Date: 9/5/2023
WESTHAMPTON — Officials from Colonial Power Group, the consultant ushering the town’s electrical power aggregation effort through the state’s regulatory process, came before the Selectboard last week to discuss newly proposed state guidelines that may make the process more complicated and less autonomous.
Denise Allard, vice president of operations for CPG, offered an example of how the new regulations will reduce choices for residents.
“Anyone who went out last fall may have a higher renewable content than in previous contracts,” Allard said of towns with an aggregation plan in place. The new regulations limit a town’s ability to adjust that ratio of green to standard energy. “Oh, I have more than 45% of Mass. Class 1 [renewables]. Those are expensive, so I’m only going to do 20%, so I make the product a little more affordable. The DPU is trying to eliminate the town’s ability to do that.”
In electrical aggregation, the town enlists a consultant like CPG to set up the plan, submit or “hang” it with the Department of Public Utilities, confirm all the details and get it approved. Residents benefit from much greater flexibility. Under aggregation, the town may purchase electricity from many different sources, wind power from Texas, solar from Arizona, coal generation from existing plants.
Mark Cappodonna, president of CPG, thinks reducing the flexibility for towns defeats a primary purpose of aggregation: the option to buy green energy in bulk.
“They’re trying to take away a lot of the flexibility that you’re supposed to have,” Cappadonna said. “Municipal aggregation is about local control and they’re trying to take away some of that local control…We’re going to fight it all the way, to allow you to continue the way everyone else has been able to.”
The new guidelines protect providers of electricity for the basic service agreement. The new guidelines mandate that every town’s plan must include two green options, which increase the price of a kilowatt hour. That will make basic electrical service, available through Eversource, more competitive.
“They’re saying now that every aggregation has to have a minimum,” Cappadonna said. “In the past, you could decide whether you just wanted to have a meek product,” a basic service, “or two greener products. It’s the town’s decision and we believe the town should be making those decisions.”
Green energy costs more. While residents may want clean energy the town’s aggregation plan, also called an “order,” may offer fewer renewables, for a cheaper rate. The new guidelines would curtail some options at certain points in the process.

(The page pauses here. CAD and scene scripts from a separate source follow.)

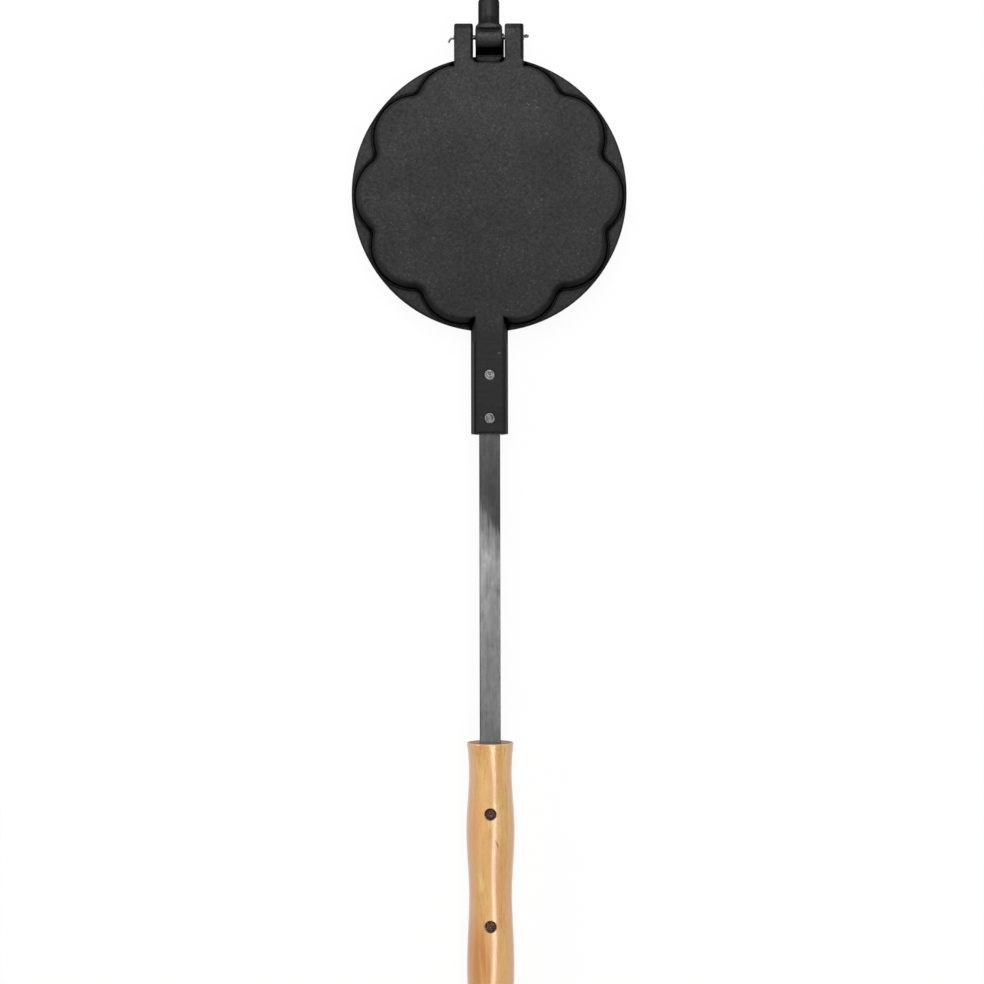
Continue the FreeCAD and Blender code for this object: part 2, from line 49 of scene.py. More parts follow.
# one node, with its settings as keywords and its inputs as values or links
def addNode(tree, kind, inputs=None, **settings):
    node = tree.nodes.new(kind)
    for name, value in settings.items():
        setattr(node, name, value)
    for name, value in (inputs or {}).items():
        if isinstance(value, bpy.types.NodeSocket):
            tree.links.new(value, node.inputs[name])
        else:
            node.inputs[name].default_value = value
    return node


def calc(tree, operation, first, second=0.0, clamp=False):
    inputs = {0: first, 1: second}
    return addNode(tree, "ShaderNodeMath", inputs, operation=operation, use_clamp=clamp).outputs[0]


def product(tree, first, *others):
    for other in others:
        first = calc(tree, "MULTIPLY", first, other)
    return first


# two values added, the second with a share and the first with the rest
def blended(tree, first, second, share):
    return calc(tree, "ADD", product(tree, first, 1.0 - share), product(tree, second, share))


def calcVector(tree, operation, first, second, output="Vector"):
    return addNode(tree, "ShaderNodeVectorMath", {0: first, 1: second}, operation=operation).outputs[output]


def remap(tree, value, low, high, toLow=0.0, toHigh=1.0, smooth=True):
    kind = "SMOOTHSTEP" if smooth else "LINEAR"
    inputs = {"Value": value, "From Min": low, "From Max": high, "To Min": toLow, "To Max": toHigh}
    return addNode(tree, "ShaderNodeMapRange", inputs, interpolation_type=kind).outputs[0]


# most values of a noise lie in this span
noiseSpan = (0.3, 0.7)


# the value carried from one span to another along a straight line
def spread(tree, value, span, toSpan):
    return remap(tree, value, *span, *toSpan, smooth=False)


# a factor that is 1 where the mask is 0, and the gain where it is 1
def gainWhere(tree, mask, gain):
    return spread(tree, mask, (0.0, 1.0), (1.0, gain))


def mixColour(tree, factor, first, second, blend="MIX"):
    inputs = {0: factor, 6: first, 7: second}
    return addNode(tree, "ShaderNodeMix", inputs, data_type="RGBA", blend_type=blend).outputs[2]


def scaled(tree, colour, factor):
    grey = addNode(tree, "ShaderNodeCombineColor", {0: factor, 1: factor, 2: factor}).outputs[0]
    return mixColour(tree, 1.0, colour, grey, "MULTIPLY")


def stretch(tree, vector, scale, place=(0, 0, 0)):
    return addNode(tree, "ShaderNodeMapping", {"Vector": vector, "Scale": scale, "Location": place}).outputs[0]


def noise(tree, vector, scale, detail=2.0, roughness=0.5, distortion=0.0, output="Fac"):
    inputs = {"Vector": vector, "Scale": scale, "Detail": detail, "Roughness": roughness}
    inputs["Distortion"] = distortion
    return addNode(tree, "ShaderNodeTexNoise", inputs).outputs[output]


def ramp(tree, value, stops, interpolation):
    node = addNode(tree, "ShaderNodeValToRGB", {0: value})
    node.color_ramp.interpolation = interpolation
    elements = node.color_ramp.elements
    while len(elements) < len(stops):
        elements.new(0.5)
    for element, (place, colour) in zip(elements, stops):
        element.position = place
        element.color = (*colour, 1)
    return node.outputs[0]


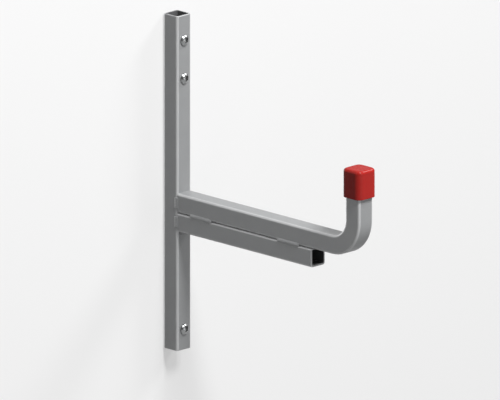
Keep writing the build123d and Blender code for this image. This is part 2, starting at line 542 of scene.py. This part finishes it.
hook_low, hook_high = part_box("hook_arm")
run_axis_z = hook_low.z + half_width
lip_axis_y = hook_low.y + half_width
bend_centre_y = lip_axis_y + bend_radius
bend_centre_z = run_axis_z + bend_radius


def hook_stations():
    """Places along the hook's axis: its Y and Z, and how far it has turned up."""
    stations = [(hook_high.y, run_axis_z, 0.0)]
    for step in range(bend_steps + 1):
        angle = math.radians(90) * step / bend_steps
        y = bend_centre_y - bend_radius * math.sin(angle)
        z = bend_centre_z - bend_radius * math.cos(angle)
        stations.append((y, z, angle))
    stations.append((lip_axis_y, hook_high.z - end_chamfer, math.radians(90)))
    stations.append((lip_axis_y, hook_high.z, math.radians(90)))
    return stations


def tube_ring(builder, station, section, inset=0.0):
    """The section's points at the station, drawn in by the inset."""
    y, z, angle = station
    scale = 1 - inset / half_width
    ring = []
    for u, v in section:
        place = (u * scale, y + v * scale * math.sin(angle), z + v * scale * math.cos(angle))
        ring.append(builder.verts.new(place))
    return ring


def bore_section():
    """Outline of the tube's bore, with small flats in its corners. The seam's ridge is on its
    lower side, which ends at the last corner's two points."""
    bore_half = half_width - tube_wall
    foot, top = seam_width / 2, seam_width / 2 - seam_height
    ridge = [
        (-foot, -bore_half), (-top, seam_height - bore_half),
        (top, seam_height - bore_half), (foot, -bore_half),
    ]
    points = rounded_square(bore_half, tube_inner_corner, 1)
    return points[:-2] + ridge + points[-2:]


def hook_mesh():
    """The tube's outer skin, chamfered at the lip's end, and its bore."""
    builder = bmesh.new()
    outside, inside = rounded_square(half_width, tube_corner, corner_steps), bore_section()
    stations = hook_stations()
    outer_rings = [tube_ring(builder, station, outside) for station in stations[:-1]]
    outer_rings.append(tube_ring(builder, stations[-1], outside, end_chamfer))
    inner_rings = [tube_ring(builder, station, inside) for station in stations[:-2] + stations[-1:]]
    skin(builder, outer_rings)
    skin(builder, inner_rings)
    for end in (0, -1):
        fill_open(builder, (outer_rings[end], inner_rings[end]))
    return builder


coat_for_hook = grey_coat("satin_grey_coat_hook", (bend_centre_y, bend_centre_z, bend_radius))
finish_piece(hook_mesh(), "bent_hook", coat_for_hook, "hook_arm")

# Weld beads
# Short beads of the welding wire, coated with the tubes: one under the support arm's root, one
# in each groove beside the two arms' roots, and four stitches between the hook and its support.
# The bead freezes in curved ripples, and its ends are rounded.
bead_step = 0.2 * mm
bead_columns = 16
fewest_rows = 8
ripple_pitch = 1.3 * mm
ripple_height = 0.16 * mm
ripple_sweep = 1.1 * mm
bead_end_length = 1.8 * mm
least_fullness = 0.04
bead_waver = 0.06
waver_waves = 3
slowest_waver, fastest_waver = 0.48 / mm, 1.8 / mm
toe_depth = 0.06 * mm
bottom_weld_crown = 0.7 * mm
weld_root_turn = 60
groove_steps = 5
bead_sharp_angle = 60
bead_edge_reach = 0.2 * mm
# The welds' coat also has the painted highlight along its edges, in a narrow band.
coat_for_welds = grey_coat("satin_grey_coat_welds", edge_radius=bead_edge_reach)


def smooth_noise(seed):
    """A slowly changing value between -1 and 1 along the bead, the same in each run."""
    draw = random.Random(seed)
    waves = [
        (draw.uniform(slowest_waver, fastest_waver), draw.uniform(0, math.tau))
        for _ in range(waver_waves)
    ]
    return lambda s: sum(math.sin(rate * s + phase) for rate, phase in waves) / len(waves)


def weld_bead(name, root, along, across, outward, length, half_bead, crown, under, seed):
    """A bead laid from end to end along its groove. Root is the point midway along it and
    between its toes. Under is the groove's outline across the bead, from toe to toe."""
    builder = bmesh.new()
    waver = smooth_noise(seed)
    depth = -min(out for aside, out in under)
    rings = []
    rows = max(fewest_rows, round(length / bead_step))
    for row in range(rows + 1):
        s = length * row / rows
        from_end = min(s, length - s, bead_end_length)
        fullness = math.sqrt(max(0.0, 1 - (1 - from_end / bead_end_length) ** 2))
        fullness = max(fullness, least_fullness)
        width = half_bead * (1 + bead_waver * waver(s))
        section = []
        for column in range(bead_columns + 1):
            v = 2 * column / bead_columns - 1
            phase = (s + ripple_sweep * v * v) / ripple_pitch % 1
            scallop = 1 - (2 * phase - 1) ** 2
            height = (crown + ripple_height * (scallop - 1)) * (1 - v * v) - toe_depth * v * v
            section.append((v * width, height))
        section += [(aside, out - toe_depth) for aside, out in under]
        middle = root + along * (s - length / 2)
        ring = []
        for aside, out in section:
            lift = (depth + out) * fullness - depth
            ring.append(builder.verts.new(middle + across * (aside * fullness) + outward * lift))
        rings.append(ring)
    skin(builder, rings)
    builder.faces.new(rings[0])
    builder.faces.new(rings[-1])
    finish_piece(builder, name + "_bead", coat_for_welds, name, bead_sharp_angle)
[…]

Cappodonna emphasized that some flexibilities are not changing. Individual residents are automatically enrolled in the plan, but may opt out at any time. They may also choose to rejoin the plan at a later date.
Aggregation was approved by Westhampton residents at last spring’s Town Meeting. That vote authorized the Selectboard to pursue a plan for the town. The proposed guidelines were released on Aug. 15.
Cappadonna told board members the town is still on track to get an aggregation plan approved, but the new guidelines are worrisome because “the department’s been difficult.”
“You passed it at Town Meeting,” Cappadonna said. “The Selectboard has to approve that plan. Once approved, Denise will create a file when we go to the [Department of Energy Resources]. After that we would go on to the Department of Public Utilities with this massive filing.”
Another requirement of the new guidelines is a launch window for aggregation plans. According to Cappadonna, currently towns may choose to wait as long as they want before signing a contract with an electrical supplier. Now, under the new guidelines, signing a first supplier contract has to take place within two years of approval.
If the energy markets repeat last winter’s rate spike, when the price of a kilowatt hour went to 33 cents, signing a contract with an electrical supplier could be economically unwise. The DPU, however, will punish a town that fails to sign a contract, even under unfriendly circumstances. The penalty? The town will be required to go through the approval process all over again. A second approval may only take four months, but a town will be required to wait a year before applying again.
“When these suppliers come to bid on basic service there’s a premium put on basic service pricing,” Allard said. “[That] is what they’re saying.”
While the proposed guidelines are not yet in force, Allard noted the new guidelines will also apply to active aggregation plans. She suggested towns operating in the markets for years will not appreciate changes in the system that appears to be working well.
“Municipal aggregation has been working as expected, as an alternative to competitive basic service,” Allard said. “The statute was supposed to push everyone towards competitive supplies, and it did that, and it worked. Towns are making decisions on their own. We just want to…keep doing that.”